For project developers, these changes mean increased operational complexity and accountability. The process of securing genuine consent and negotiating legally binding, transparent revenue-sharing agreements will require more time, resources, and a fundamental shift in approach from transactional to collaborative. However, proponents argue this will ultimately de-risk projects. By ensuring community buy-in and benefit, developers can mitigate the potential for local conflict, reputational damage, and legal challenges that have plagued projects in the past. This enhanced social integrity is also expected to boost confidence among buyers and investors who are increasingly wary of purchasing credits tainted by human rights concerns.
The push for higher integrity aligns with the goals of oversight bodies like the Integrity Council for the Voluntary Carbon Market (ICVCM), whose Core Carbon Principles (CCPs) are designed to establish a global benchmark for high-quality credits. Verra's move is a significant step toward embedding social justice within that definition of quality.
The Sierra Leone Blueprint
A real-world example of these principles in action is already unfolding in Sierra Leone. In October 2025, more than 220 communities in Sittia Chiefdom, with legal support from Namati, signed a landmark carbon agreement to protect 79,000 hectares of mangrove forests—an area four times the size of Washington, D.C. This project is not just about preserving a vital ecosystem; it’s about pioneering a new, equitable model.
Guided by the same carbon justice principles that informed the recommendations to Verra, the agreement ensures that the communities themselves will lead the stewardship of the mangroves. Critically, they are guaranteed to receive at least 40% of the gross revenue from carbon credit sales. This emphasis on gross revenue, rather than the more easily manipulated "profit," ensures a more transparent and fair distribution of funds. The communities will even form a joint company with the developer, Africa Conservation Initiative (ACI), to manage the revenue, giving them direct decision-making power.
This agreement, one of the first to leverage Sierra Leone’s progressive 2022 Customary Land Rights Act, demonstrates that communities are not opposed to carbon projects, but want to pursue them on fair terms. To ensure the project's success and reduce pressure on the mangroves, it also includes provisions for alternatives like efficient cookstoves and timber woodlots.
The Path Forward
With Verra setting a new, higher bar, advocacy groups are now turning their attention to other major standard-setters. Namati has explicitly called for the new commitments to be reflected in other standards, such as ART-TREES, and to be fully integrated into the ICVCM’s Core Carbon Principles to ensure market-wide adoption.

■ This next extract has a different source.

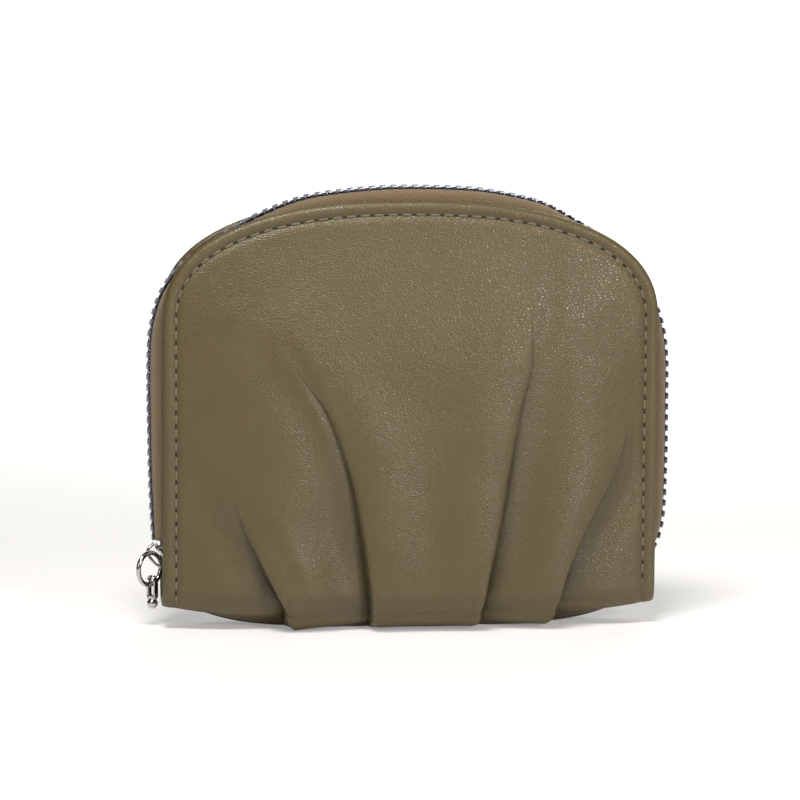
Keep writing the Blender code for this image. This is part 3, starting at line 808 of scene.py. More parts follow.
# %% [markdown]
# ### Leather grain
# Real grain is a net of fine valleys round small rounded pebbles, a bit irregular. Voronoi cells give
# the pebbles, and a little noise bends the net so that no cell looks regular. A second, coarser and
# weaker net adds larger pores, and slow noise gives the mottled dye.

# %% Leather grain group
grain, grain_in, grain_out = new_group(
    "leather_grain",
    [
        ("Vector", "NodeSocketVector", None),
        ("Cells per metre", "NodeSocketFloat", 1800.0),
        ("Bend", "NodeSocketFloat", 0.00022),
    ],
    ("Height", "Valley", "Mottle"),
)
spot, cells = grain_in.outputs["Vector"], grain_in.outputs["Cells per metre"]
noise = add(grain, "ShaderNodeTexNoise", {"Vector": spot, "Scale": 900, "Detail": 2}).outputs["Color"]
vector_maths = "ShaderNodeVectorMath"
centred = add(grain, vector_maths, {0: noise, 1: (0.5, 0.5, 0.5)}, operation="SUBTRACT").outputs[0]
bend_feeds = {0: centred, "Scale": grain_in.outputs["Bend"]}
bend = add(grain, vector_maths, bend_feeds, operation="SCALE").outputs[0]
bent = add(grain, vector_maths, {0: spot, 1: bend}, operation="ADD").outputs[0]
slant = {"Vector": bent, "Rotation": (0, math.radians(-14), 0), "Scale": (0.72, 1.0, 1.12)}
longer = add(grain, "ShaderNodeMapping", slant).outputs[0]


def pebbles(place, scale, edge):
    """Rounded cells: high in the middle, falling away within a distance of their borders."""
    feeds = {"Vector": place, "Scale": scale}
    net = add(grain, "ShaderNodeTexVoronoi", feeds, feature="DISTANCE_TO_EDGE")
    feeds = {"Value": net.outputs["Distance"], "From Max": edge}
    return add(grain, "ShaderNodeMapRange", feeds, interpolation_type="SMOOTHSTEP").outputs[0]


fine = pebbles(longer, cells, 0.32)
coarse = pebbles(bent, times(grain, cells, 0.37), 0.16)
mottle = {"Vector": spot, "Scale": 75, "Detail": 5, "Roughness": 0.6}
feed(grain, grain_out, {
    "Height": plus(grain, times(grain, fine, 0.7), times(grain, coarse, 0.3)),
    "Valley": turned_round(grain, fine),
    "Mottle": add(grain, "ShaderNodeTexNoise", mottle).outputs[0],
})
print("leather grain group has", len(grain.nodes), "nodes")

# %% [markdown]
# ### Twill weave
# Zip tape is a twill: slanting ribs crossed by fine threads. The pattern follows the tape's own UV map,
# which is laid out in metres, so the ribs run along the tape round every bend.

# %% Twill weave group
twill, twill_in, twill_out = new_group(
    "twill_weave",
    [("Vector", "NodeSocketVector", None), ("Ribs per metre", "NodeSocketFloat", 1400.0)],
    ("Height", "Gap", "Fuzz"),
)
flat = add(twill, "ShaderNodeSeparateXYZ", {0: twill_in.outputs["Vector"]})
along, across = flat.outputs[0], flat.outputs[1]


def threads(place):
    """A wave that repeats once for each rib."""
    turns = times(twill, times(twill, place, twill_in.outputs["Ribs per metre"]), 2 * math.pi)
    return maths(twill, "SINE", turns)


rib = threads(plus(twill, along, times(twill, across, 0.8)))
slanted = maths(twill, "SUBTRACT", times(twill, across, 1.7), times(twill, along, 0.35))
woven = plus(twill, times(twill, rib, 0.27), times(twill, threads(slanted), 0.23))
lifted = plus(twill, woven, 0.5, True)
fuzz = {"Vector": twill_in.outputs["Vector"], "Scale": 2500}
feed(twill, twill_out, {
    "Height": lifted,
    "Gap": turned_round(twill, lifted),
    "Fuzz": add(twill, "ShaderNodeTexNoise", fuzz).outputs[0],
})
print("twill group has", len(twill.nodes), "nodes")

# %% [markdown]
# ### Fine marks on metal
# Plated parts pick up hairline scratches and slightly duller patches. Stretched noise gives the lines
# and slow noise the patches, and both metals use them at their own strength.

# %% Handling marks group
marks, marks_in, marks_out = new_group(
    "handling_marks", [("Vector", "NodeSocketVector", None)], ("Height", "Dull")
)
spot = marks_in.outputs["Vector"]
stretch = {"Vector": spot, "Scale": (300, 2600, 900), "Rotation": (0.3, 0.5, 0.4)}
hairs = {"Vector": add(marks, "ShaderNodeMapping", stretch).outputs[0], "Scale": 1, "Detail": 3}
feed(marks, marks_out, {
    "Height": add(marks, "ShaderNodeTexNoise", hairs).outputs[0],
    "Dull": add(marks, "ShaderNodeTexNoise", {"Vector": spot, "Scale": 700}).outputs[0],
})
print("handling marks group has", len(marks.nodes), "nodes")

# %% [markdown]
# ### The materials
# Olive leather is two close olives mixed by the mottled dye, darker in the grain's valleys and with
# painted shade down in the folds, with a soft sheen. The tape is khaki thread. The teeth are nickel,
# its colour darkened and tinted navy as a painted reflection of the dim room, and the pull is bright
# plate.

# %% Leather, tape, thread and metal
# How much the grain's valleys darken the leather, how much painted shade the folds get, and how the
# grain changes its gloss
VALLEY_DARK = 0.32
FOLD_PAINTED_SHADE = 0.68
LEATHER_ROUGH = 0.25
VALLEY_ROUGH = 0.26
MOTTLE_ROUGH = 0.06
LEATHER_SPECULAR = 0.74
LEATHER_DYES = ((0.087, 0.061, 0.0140), (0.116, 0.082, 0.0205))
# Colour of the grain's valleys and of the shade painted into the folds
LEATHER_VALLEY_AND_PAINTED_SHADE = (0.060, 0.045, 0.020)
KHAKI_DYES = ((0.29, 0.205, 0.105), (0.40, 0.295, 0.165))
KHAKI_DARK = (0.075, 0.048, 0.021)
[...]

Going forward, the conversation on carbon justice is expected to evolve further. Advocates are already pushing for future improvements, including establishing a mandatory minimum proportion of gross revenue that must be shared with communities across all projects. Another key demand is placing greater responsibility on the buyers of carbon credits, requiring them to demonstrate they are taking rigorous action to curb their own emissions first, ensuring that offsets are a complement to, not a substitute for, genuine decarbonization.